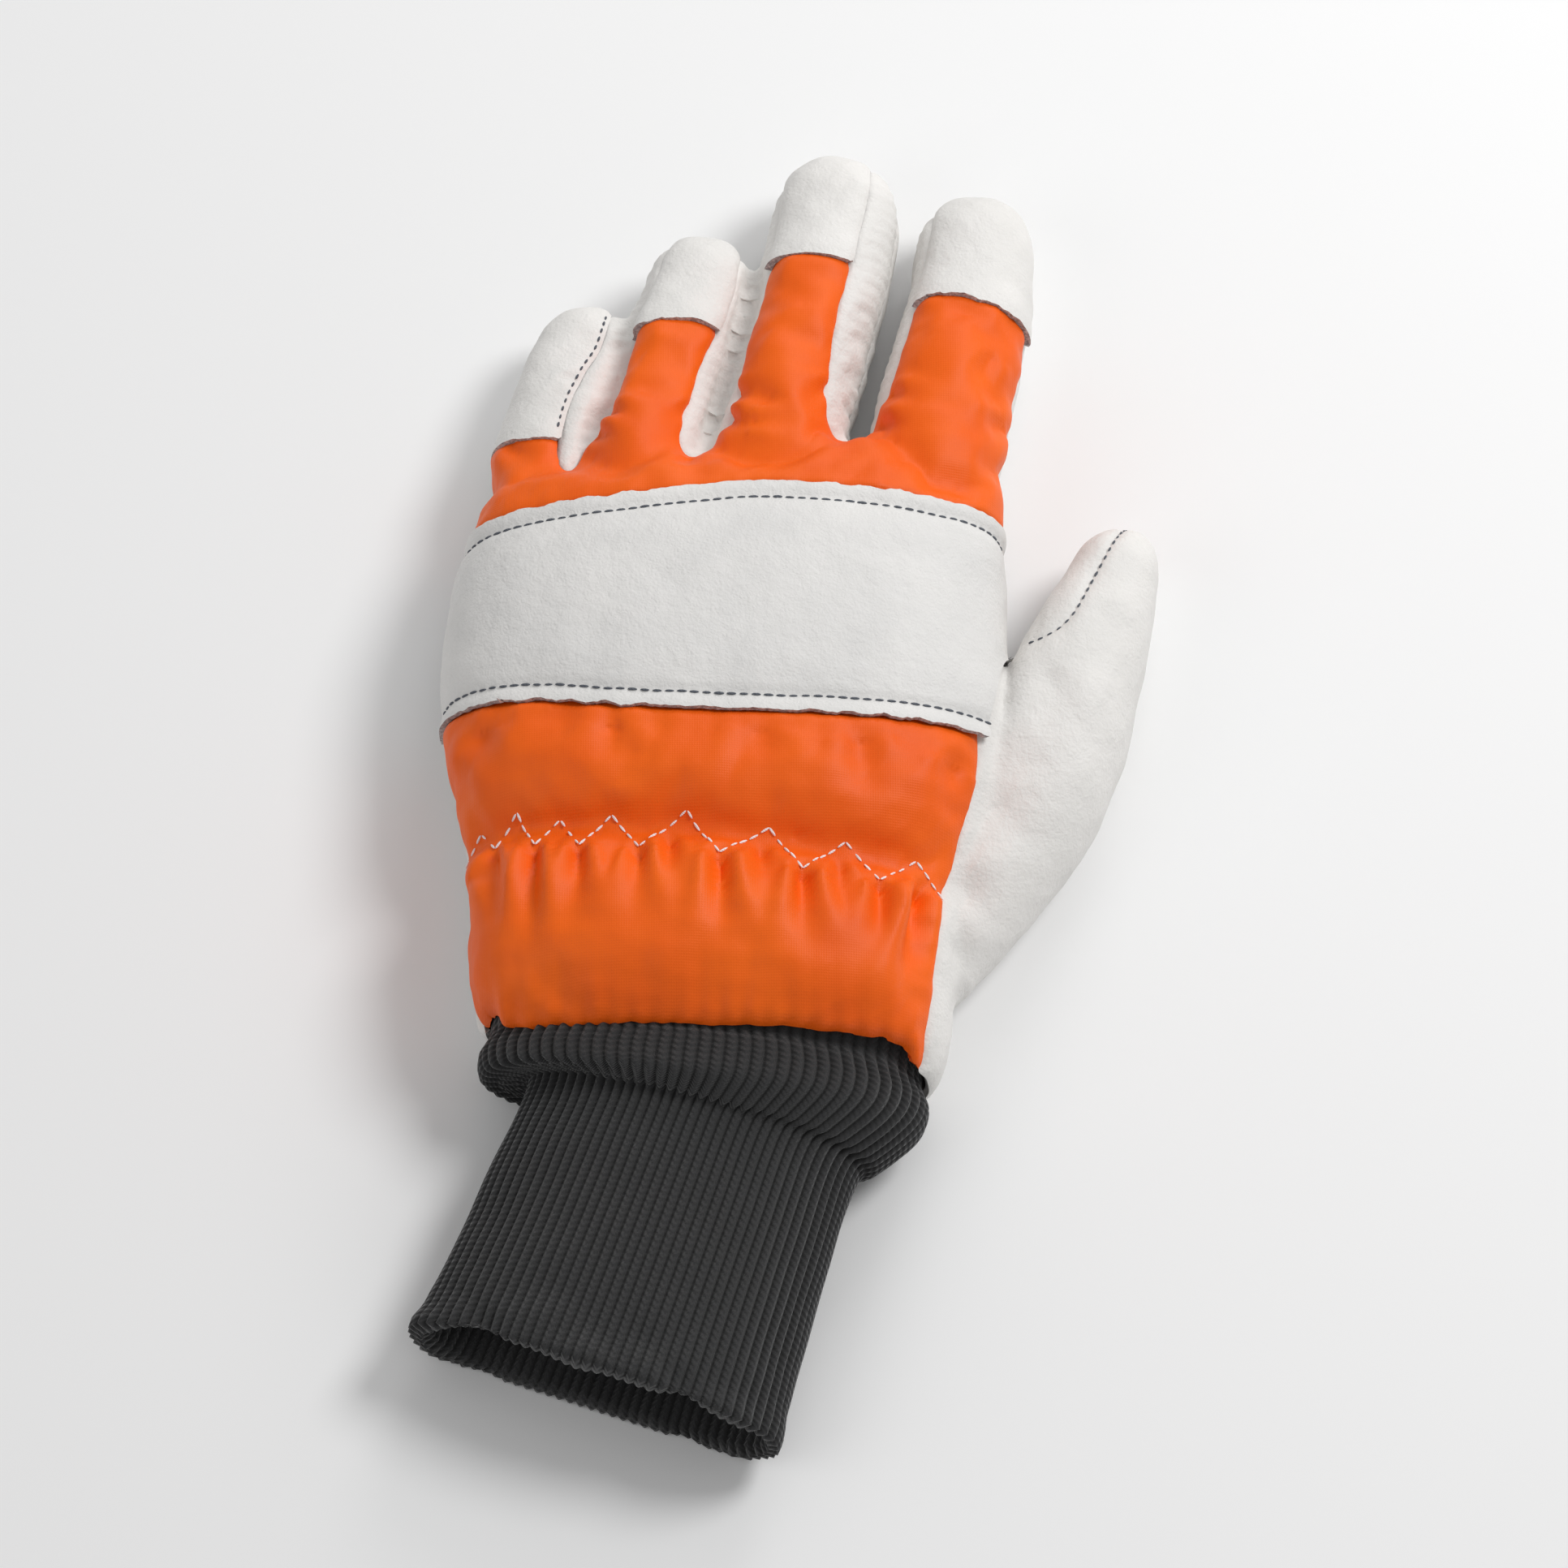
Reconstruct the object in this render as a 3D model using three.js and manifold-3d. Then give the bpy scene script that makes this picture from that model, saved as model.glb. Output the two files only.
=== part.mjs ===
import * as THREE from "three";
import { mergeVertices } from "three/addons/utils/BufferGeometryUtils.js";
import Module from "manifold-3d";

const wasm = await Module();
wasm.setup();

// A left-hand glove that lies on its palm: +Y to the fingertips, +X to the thumb, +Z up, in millimetres.

// Sizes of the hand
const handWidth = 116;
const handLength = 134;
const handHeight = 42;
const fingerReach = 76.5;
const fingerWidth = 27.5;
const fingerHeight = 30;
const thumbWidth = 30;
const thumbHeight = 27;

// Thickness of the materials
const leather = 1.8;
const padding = 3.6;
const knit = 2.6;
const strapThickness = 1.4;
const patchThickness = 1.3;

// Seams and gathers
const seamGap = 0.3;
const seamHeight = 13;
const pleatCount = 7;
const pleatDepth = 2.2;

// Cuff
const cuffLength = 73;
const cuffWidth = 72;
const cuffHeight = 27;
const ridgeWidth = 93;
const ridgeHeight = 33;
const cuffLean = 18.5;
const cuffShift = -0.036;

// Where the hem lies along Y
const hemPlace = -59;

// A share up to 1 runs over the hand from the hem to the finger roots, and from 1 to 2 over the fingers.
const along = (share) =>
  hemPlace + Math.min(share, 1) * handLength + Math.max(share - 1, 0) * fingerReach;

// Hand sections: left and right edge in hand widths, top in hand heights, slant of the section in plan
const handRows = [
  { along: 0.0, left: -0.436, right: 0.372, top: 0.81, slant: -0.13 },
  { along: 0.04, left: -0.446, right: 0.388, top: 0.89, slant: -0.12 },
  { along: 0.12, left: -0.455, right: 0.4, top: 0.95, slant: -0.09 },
  { along: 0.21, left: -0.46, right: 0.412, top: 0.95, slant: -0.06 },
  { along: 0.27, left: -0.457, right: 0.42, top: 0.9, slant: -0.06 },
  { along: 0.315, left: -0.463, right: 0.438, top: 0.865, slant: -0.06 },
  { along: 0.37, left: -0.474, right: 0.46, top: 0.93, slant: -0.05 },
  { along: 0.46, left: -0.491, right: 0.488, top: 0.975, slant: -0.03 },
  { along: 0.57, left: -0.501, right: 0.5, top: 1.0, slant: 0 },
  { along: 0.7, left: -0.495, right: 0.487, top: 1.0, slant: 0 },
  { along: 0.82, left: -0.478, right: 0.487, top: 0.97, slant: 0.04 },
  { along: 0.91, left: -0.455, right: 0.49, top: 0.88, slant: 0.07 },
  { along: 0.98, left: -0.43, right: 0.49, top: 0.74, slant: 0.09 },
  { along: 1.04, left: -0.405, right: 0.484, top: 0.52, slant: 0.1 },
];

// Finger sections: place in hand widths and along the hand, width in finger widths, top in finger heights
const fingerRows = {
  little: {
    tip: 0.4,
    rows: [
      { x: -0.322, along: 0.86, width: 0.86, top: 0.93 },
      { x: -0.315, along: 0.97, width: 0.97, top: 0.88 },
      { x: -0.298, along: 1.13, width: 0.96, top: 0.82 },
      { x: -0.274, along: 1.29, width: 0.9, top: 0.76 },
      { x: -0.256, along: 1.39, width: 0.82, top: 0.7 },
    ],
  },
  ring: {
    tip: 0.48,
    rows: [
      { x: -0.172, along: 0.87, width: 0.88, top: 1.07 },
      { x: -0.16, along: 1.0, width: 0.97, top: 1.05 },
      { x: -0.125, along: 1.21, width: 0.95, top: 0.98 },
      { x: -0.086, along: 1.42, width: 0.93, top: 0.92 },
      { x: -0.056, along: 1.575, width: 0.88, top: 0.84 },
    ],
  },
  middle: {
    tip: 0.52,
    rows: [
      { x: 0.052, along: 0.88, width: 0.93, top: 1.13 },
      { x: 0.082, along: 1.02, width: 1.03, top: 1.1 },
      { x: 0.112, along: 1.235, width: 1.01, top: 1.05 },
      { x: 0.147, along: 1.44, width: 1.01, top: 1.0 },
      { x: 0.181, along: 1.65, width: 1.06, top: 0.94 },
      { x: 0.2, along: 1.81, width: 1.07, top: 0.87 },
    ],
  },
  index: {
    tip: 0.48,
    rows: [
      { x: 0.343, along: 0.88, width: 1.0, top: 1.07 },
      { x: 0.366, along: 1.02, width: 1.05, top: 1.04 },
      { x: 0.391, along: 1.21, width: 1.04, top: 0.98 },
      { x: 0.42, along: 1.4, width: 1.02, top: 0.94 },
      { x: 0.441, along: 1.55, width: 0.99, top: 0.9 },
      { x: 0.446, along: 1.7, width: 0.95, top: 0.84 },
    ],
  },
};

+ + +

• EXERCISE TASK:
Everything from the first line of the data through the line containing "wasm.setup();" should be echoed exactly. Add nothing.

• ANSWER TO THE TASK:
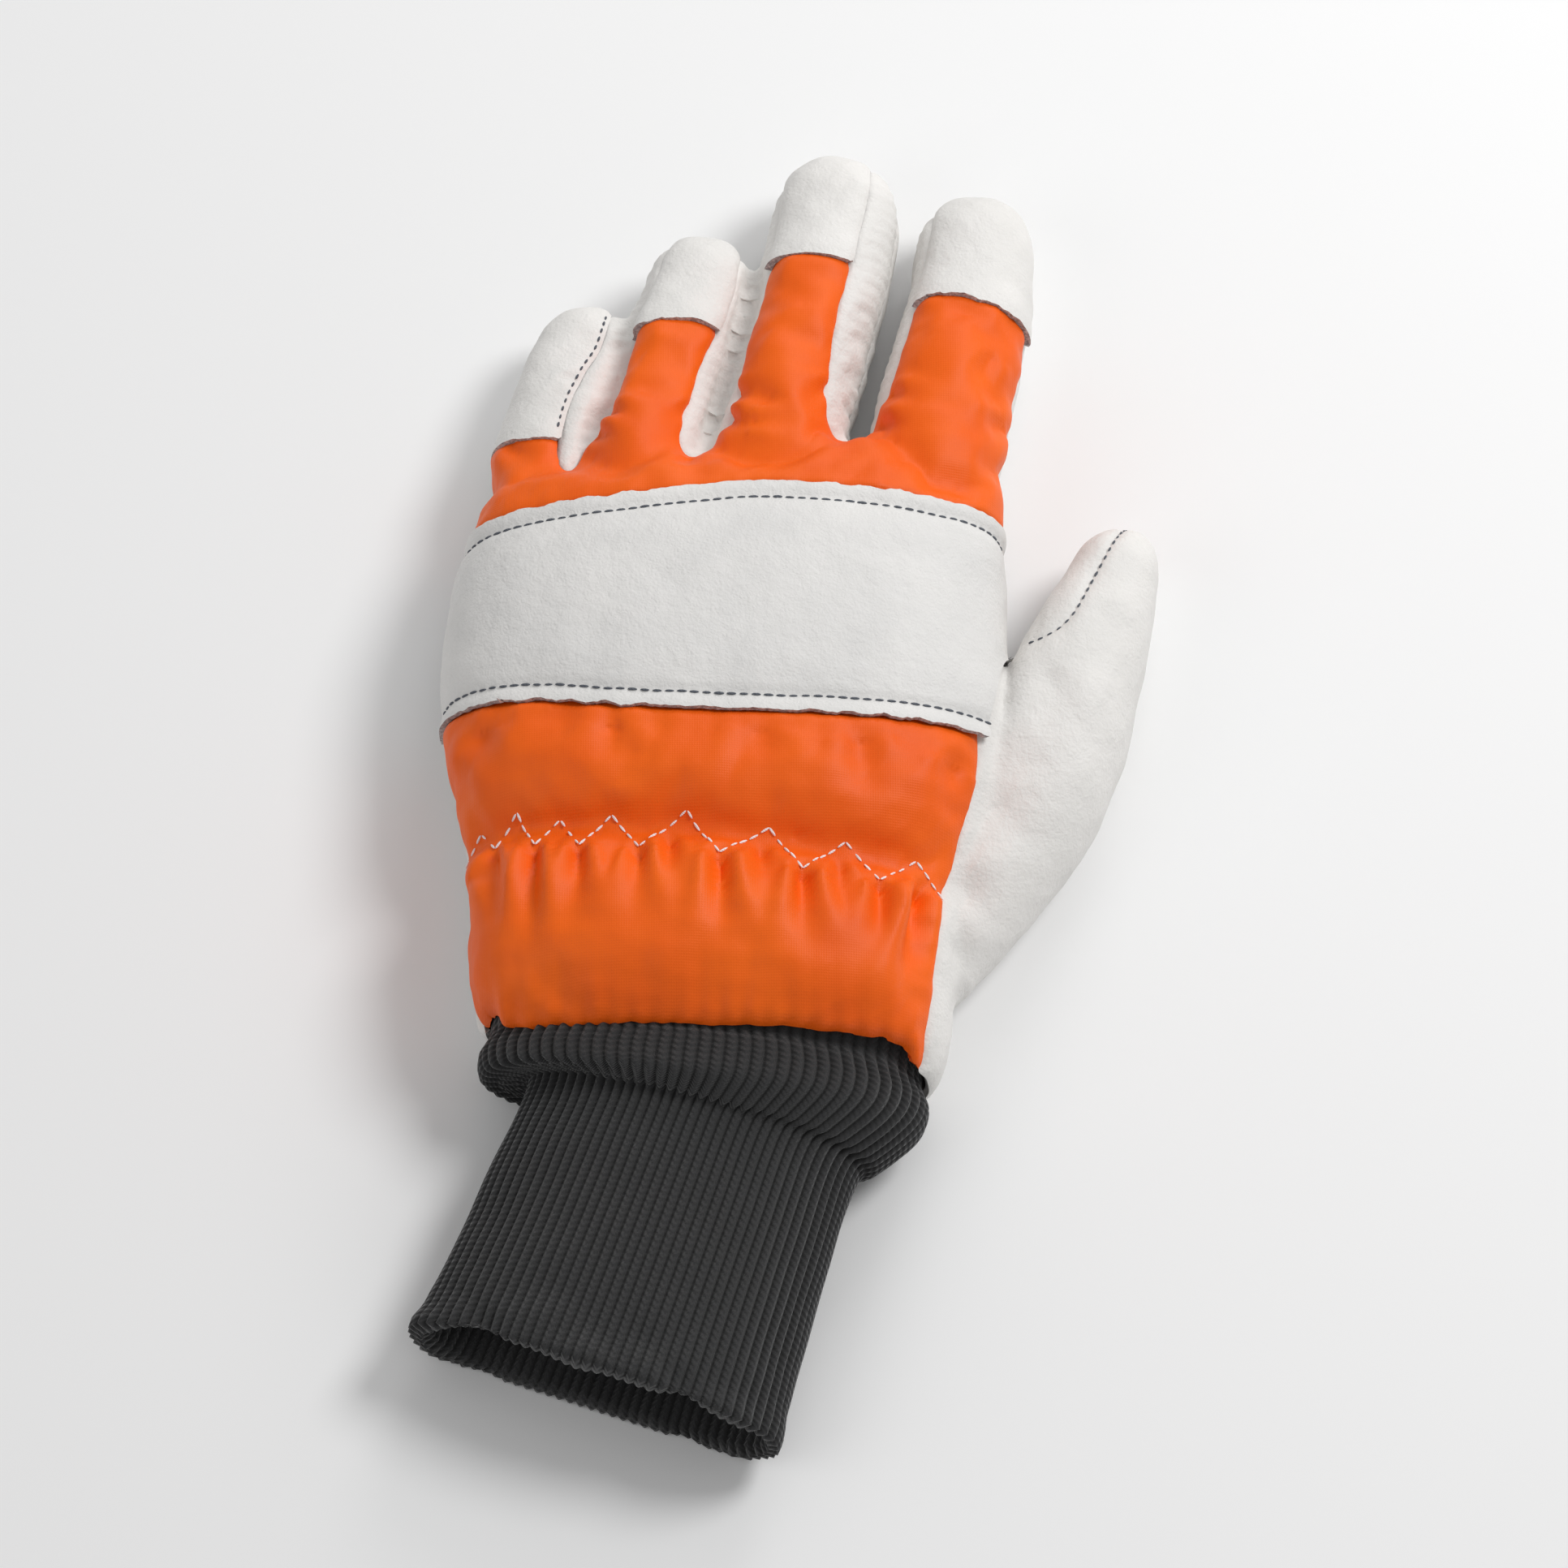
Reconstruct the object in this render as a 3D model using three.js and manifold-3d. Then give the bpy scene script that makes this picture from that model, saved as model.glb. Output the two files only.
=== part.mjs ===
import * as THREE from "three";
import { mergeVertices } from "three/addons/utils/BufferGeometryUtils.js";
import Module from "manifold-3d";

const wasm = await Module();
wasm.setup();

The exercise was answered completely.